Give back all the data exactly, line by line.

Begin Collected data

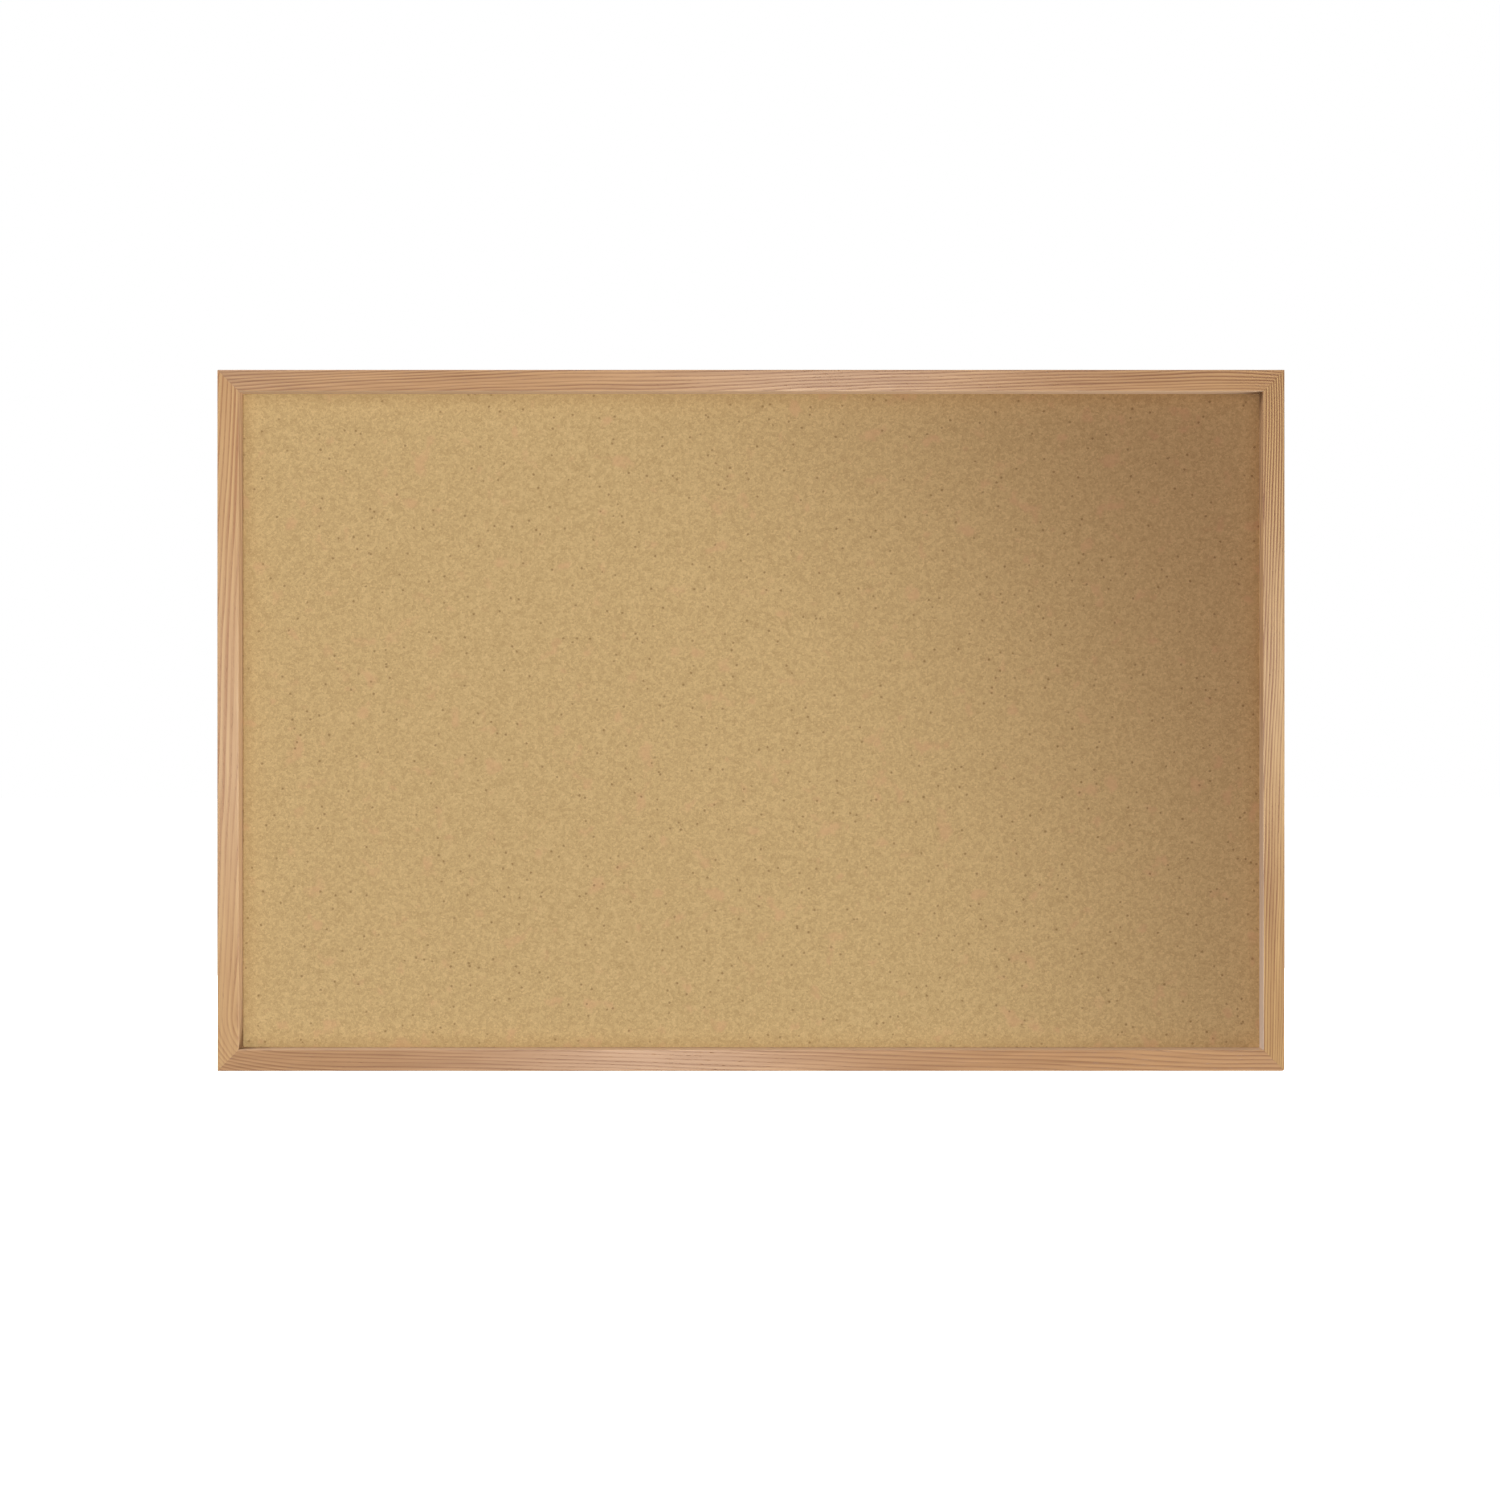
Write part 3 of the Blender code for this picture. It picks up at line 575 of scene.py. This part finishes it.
def rubber_material():
    """Moulded black rubber, slightly dusty, with a fine matt skin."""
    shader = Shader("moulded_rubber", {"Specular IOR Level": 0.4})
    skin = shader.noise(shader.stretched(RUBBER_SKIN), detail=3.0)
    dust = shader.noise(shader.stretched(RUBBER_DUST), detail=3.0, roughness=0.7)
    dusty = shader.scaled(dust, 0.4, 0.75)
    shader.colour(shader.mixed(dusty, *(srgb(*values) for values in RUBBER_TONES)))
    shader.roughness(shader.scaled(dust, 0.3, 0.7, *RUBBER_ROUGH))
    shader.bump((skin, 0.04 * MM))
    return shader.material


def floor_material():
    """Plain white floor, faintly mottled, that shows as bright as the background behind it."""
    shader = Shader("white_floor", {"Roughness": 0.9, "Emission Strength": 1.0})
    cloud = shader.noise(shader.stretched(FLOOR_CLOUDS), detail=2.0)
    cloudy = shader.scaled(cloud, 0.3, 0.7)
    white = shader.mixed(cloudy, *(srgb(*values) for values in FLOOR_TONES))
    shader.colour(white)
    shader.feed(shader.surface.inputs["Emission Color"], white)
    return shader.material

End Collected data

Expected answer:
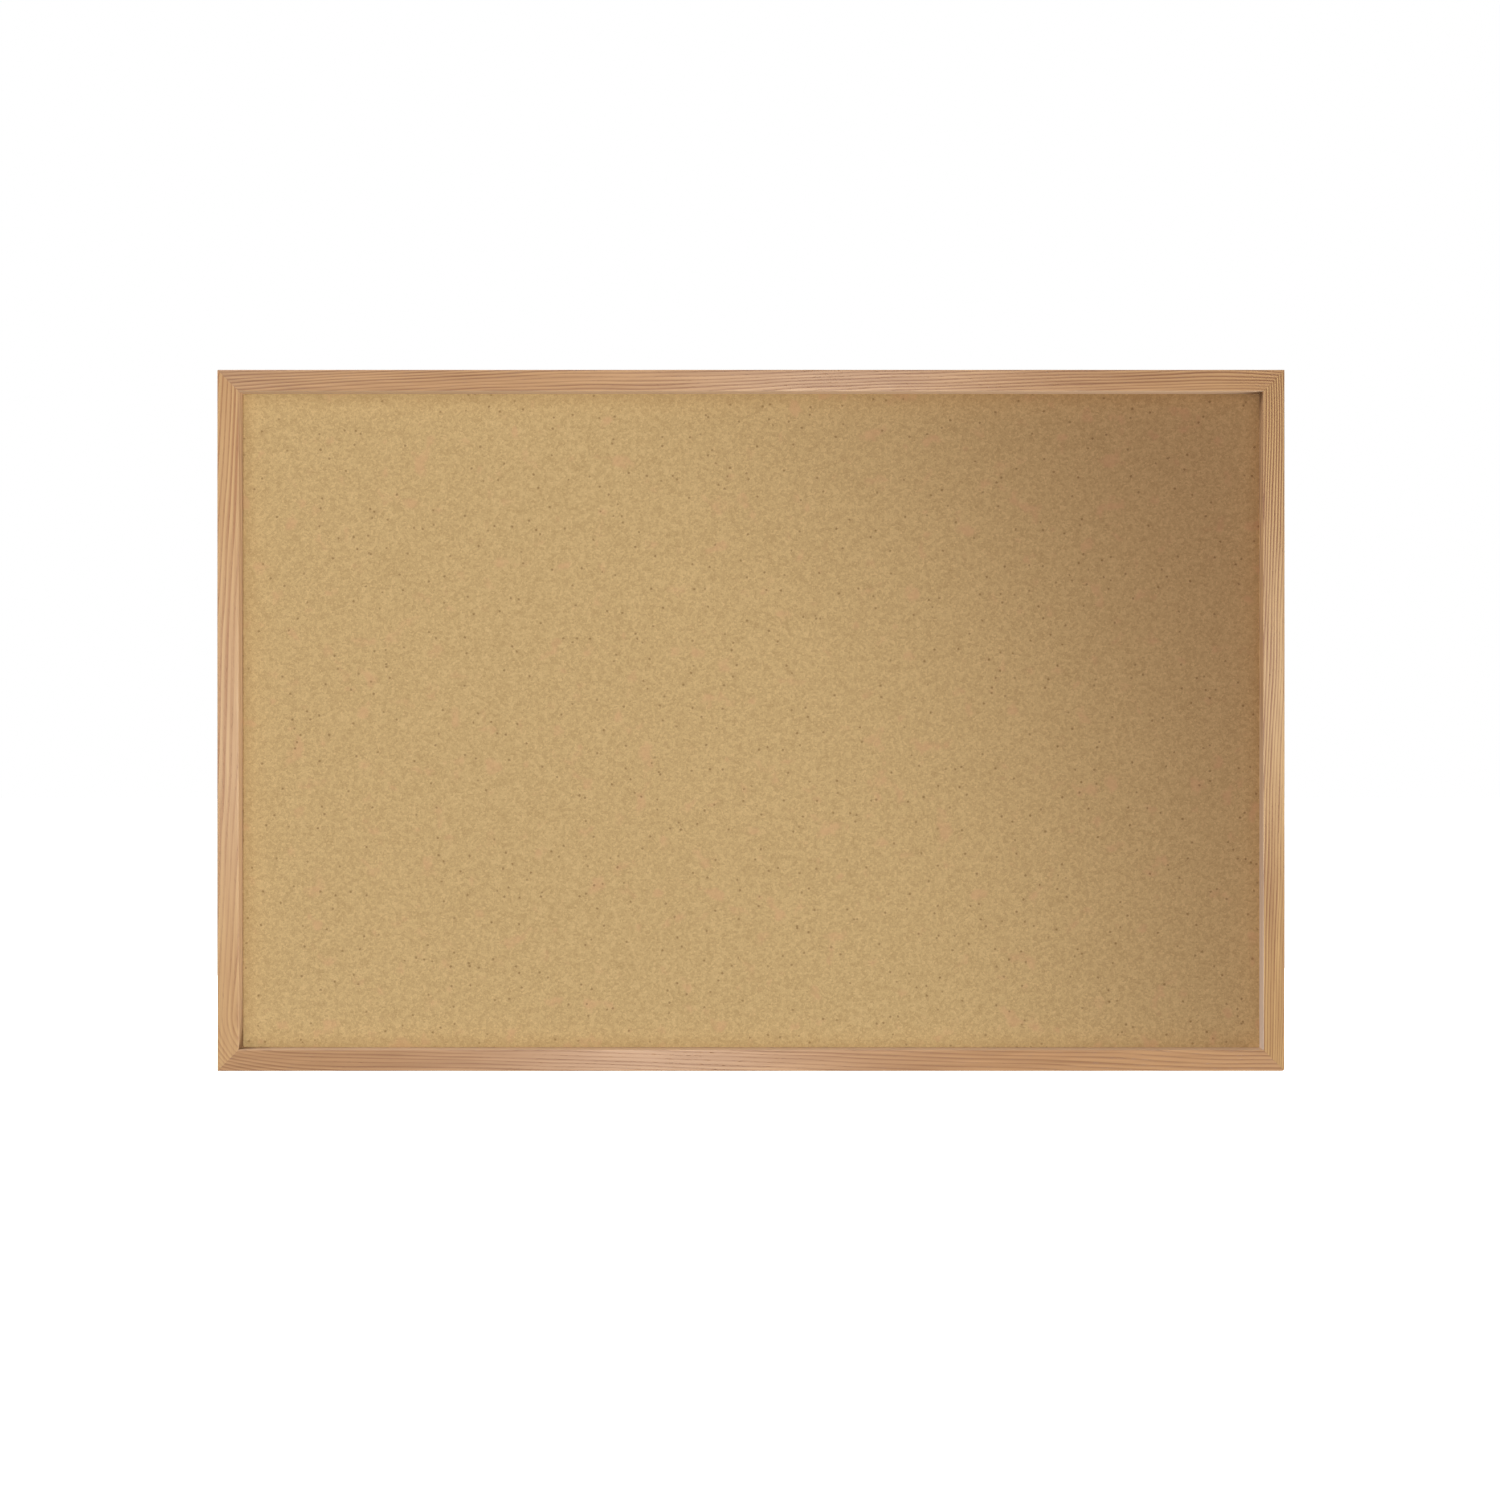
Write part 3 of the Blender code for this picture. It picks up at line 575 of scene.py. This part finishes it.
def rubber_material():
    """Moulded black rubber, slightly dusty, with a fine matt skin."""
    shader = Shader("moulded_rubber", {"Specular IOR Level": 0.4})
    skin = shader.noise(shader.stretched(RUBBER_SKIN), detail=3.0)
    dust = shader.noise(shader.stretched(RUBBER_DUST), detail=3.0, roughness=0.7)
    dusty = shader.scaled(dust, 0.4, 0.75)
    shader.colour(shader.mixed(dusty, *(srgb(*values) for values in RUBBER_TONES)))
    shader.roughness(shader.scaled(dust, 0.3, 0.7, *RUBBER_ROUGH))
    shader.bump((skin, 0.04 * MM))
    return shader.material


def floor_material():
    """Plain white floor, faintly mottled, that shows as bright as the background behind it."""
    shader = Shader("white_floor", {"Roughness": 0.9, "Emission Strength": 1.0})
    cloud = shader.noise(shader.stretched(FLOOR_CLOUDS), detail=2.0)
    cloudy = shader.scaled(cloud, 0.3, 0.7)
    white = shader.mixed(cloudy, *(srgb(*values) for values in FLOOR_TONES))
    shader.colour(white)
    shader.feed(shader.surface.inputs["Emission Color"], white)
    return shader.material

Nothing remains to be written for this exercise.